Hi, I have got a new BPI M2U and memtest works fine (it will see in next several days), so I think that our problematic M2U are waste. :frowning: So what can we do with that? It was bought on Aliexpres. I hope for my money return.


(Pavel Zykin) #18

It works with dram frequency up to 648 Mhz with those voltage adjustments for 2 days now, no signs of memory corruption. Both BT and WiFi is on, memtester + cpuburn + iperf (GbE + WiFi) + dd to continiously read mmc + BT to continuously read from phone. Seems that this issue is closed.


(Robin Kriebel) #19

Hello, I’m new here. Can you here write please where and how to set this values? Thank you very much. Sorry for my English.


(Pavel Zykin) #20

Hi! First of all you should check that your board have the same issue with memory corruption. Get any system image, like 2017-01-20-debian-8-jessie-lite-beta3-bpi-m2u.img.zip from this post: BPI-M2 Ultra new image:ubuntu-16.04.1-mate-desktop-preview3-bpi-m2u-sd-emmc.img 2016-11-29 . Install it as usual, install memtester package ("sudo apt install memtester"), check memory with "sudo memtester 1000M 10" and see that you really have failed tests.
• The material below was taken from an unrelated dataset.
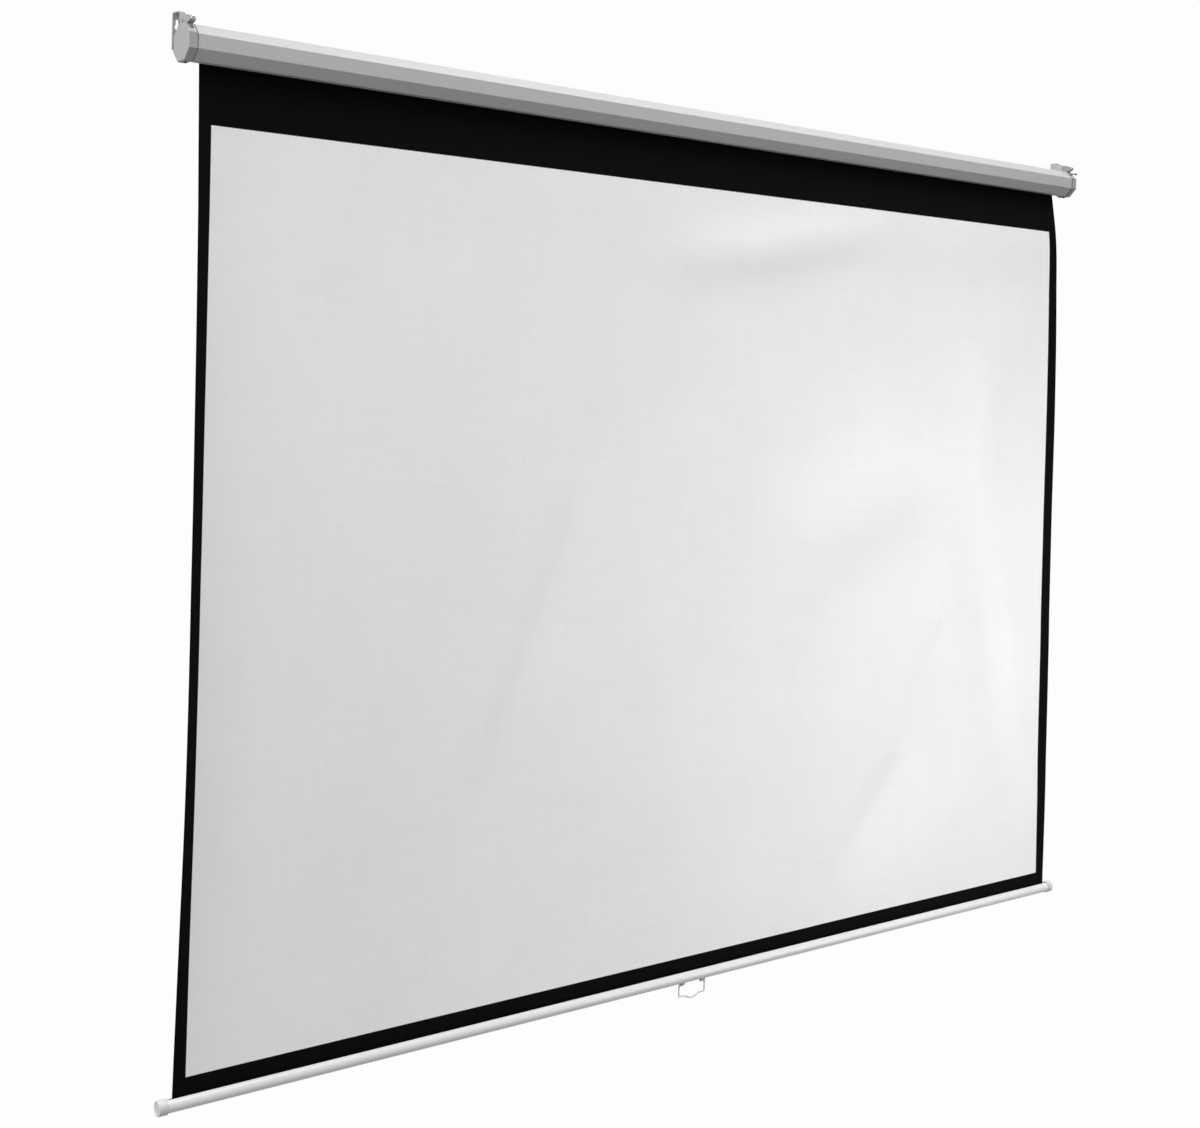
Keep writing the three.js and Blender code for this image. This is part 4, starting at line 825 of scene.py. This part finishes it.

!DISCLAIMER! Changing voltages could physically damage your device and probably will void your warranty. Be extra careful changing any voltages of frequencies and do it at your own risk. This change do lead to some rise of chip temperature.

If you do have memory corruption you can compile a new kernel (for instance [quote=“avaf, post:11, topic:2823”] dan-and ( https://github.com/dan-and/BPI-M2U-bsp ) kernel 3.10.104 [/quote]) with corrected sys_config.fex at the desired configuration. For 1080p HDMI video output it would be /trunk/target/allwinner/azalea-m2ultra/configs/BPI_M2U_1080P/sys_config.fex. you should change [power_sply] and [dram_para] sections:

[power_sply]
dcdc1_vol                  = 1003300
dcdc2_vol                  = 1001280
dcdc3_vol                  = 1001150
dcdc4_vol                  = 1160
;dcdc5_vol                  = 1500
aldo1_vol                  = 2800
aldo2_vol                  = 1001500
aldo3_vol                  = 1003000
dc1sw_vol                  = 3000
dc5ldo_vol                 = 1200
dldo1_vol                  = 3300
dldo2_vol                  = 3300
dldo3_vol                  = 3300
dldo4_vol                  = 2500
eldo1_vol                  = 2800
eldo2_vol                  = 1500
eldo3_vol                  = 1200
gpio0_vol                  = 3300
gpio1_vol                  = 1800

[dram_para]
dram_clk      = 480

This kernel could be cross-compiled for M2U arm from any regular x86 Ubuntu or other linux installation ( more info here https://github.com/dan-and/BPI-M2U-bsp/blob/master/REQUIREMENTS.md ). Just run ./build.sh at the bsp source root, choose 1, then 6 and you’ll have compiled images at ./SD. Copy them to your M2U Linux installation and use bpi-bootsel to apply them to your system.